Sob a perspectiva tributária, por exemplo, algumas sociedades podem ser penalizadas pelo recrudescimento da carga tributária (como, v.g., o tributo ISS para as sociedades de advogados).

O PL 15/21 também destila um novo rompante intervencionista estatal nas relações entre particulares: quem quiser desenvolver uma atividade econômica por intermédio de uma sociedade necessariamente terá de ser empresário! Não há mais escolha!

Até agora no Brasil, e ao que se sabe em boa parte do mundo, ser empresário é uma escolha que envolve ônus e bônus.

O modelo das sociedades empresárias apresenta benefícios (como, por exemplo, a possibilidade de se utilizar da recuperação extrajudicial ou judicial) e custos organizacionais (tal como a escrituração contábil).
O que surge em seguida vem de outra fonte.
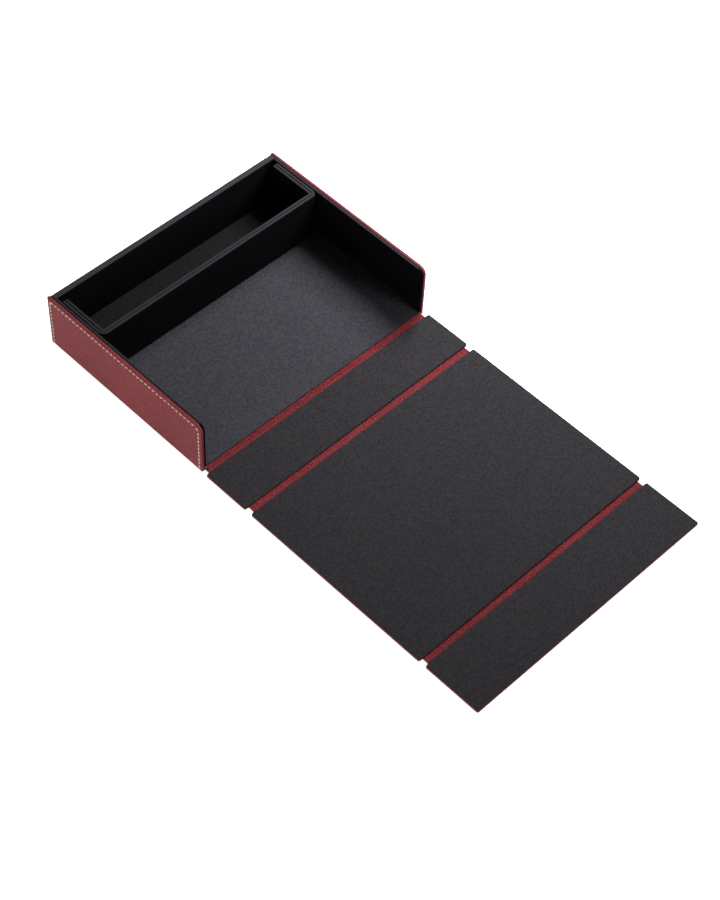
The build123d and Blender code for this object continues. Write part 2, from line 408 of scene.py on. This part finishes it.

O modelo da sociedade simples, em sinonímia, é mais descomplicado, porém, além de não poder lançar mão da recuperação, extrajudicial ou judicial, muitas vezes envolve a responsabilidade ilimitada dos sócios.

A mesma Presidência da República que em 2019 propôs uma Medida Provisória da Liberdade Econômica (MP 881/19) agora quer decretar o fim dessa liberdade de escolha dos modelos societários para o desenvolvimento de atividades lucrativas.

Em alguns setores, como na advocacia, até o presente momento é obrigatório que as sociedades adotem o tipo da sociedade simples com responsabilidade ilimitada dos advogados pelos eventuais danos praticados aos seus clientes. Doravante será possível aos advogados se organizarem em sociedades com responsabilidade limitada? Qual o tamanho da insegurança criada pela irrefletida mudança legislativa?

Como ficará a segurança jurídica para os inúmeros atos, contratos e atividades desenvolvidos com sociedades simples, sob o regime jurídico que é pertinente a esse tipo, diante de uma transformação do modelo jurídico societário imposto repentinamente pelo legislador. O Direito Privado exige estabilidade e previsibilidade para as relações, em sentido oposto ao que agora resta ameaçado pelo PL 15/21.

Toda essa repentina, pouco discutida e inesperada transformação tornará o país mais caro, ineficiente, intervencionista e inseguro.

Seria a culpa do estagiário? Só pode ser… Mas ainda há tempo para corrigir os rumos! O veto presidencial é a providência indispensável para se evitar mais um acréscimo de custo ao desenvolvimento de atividades econômicas no Brasil.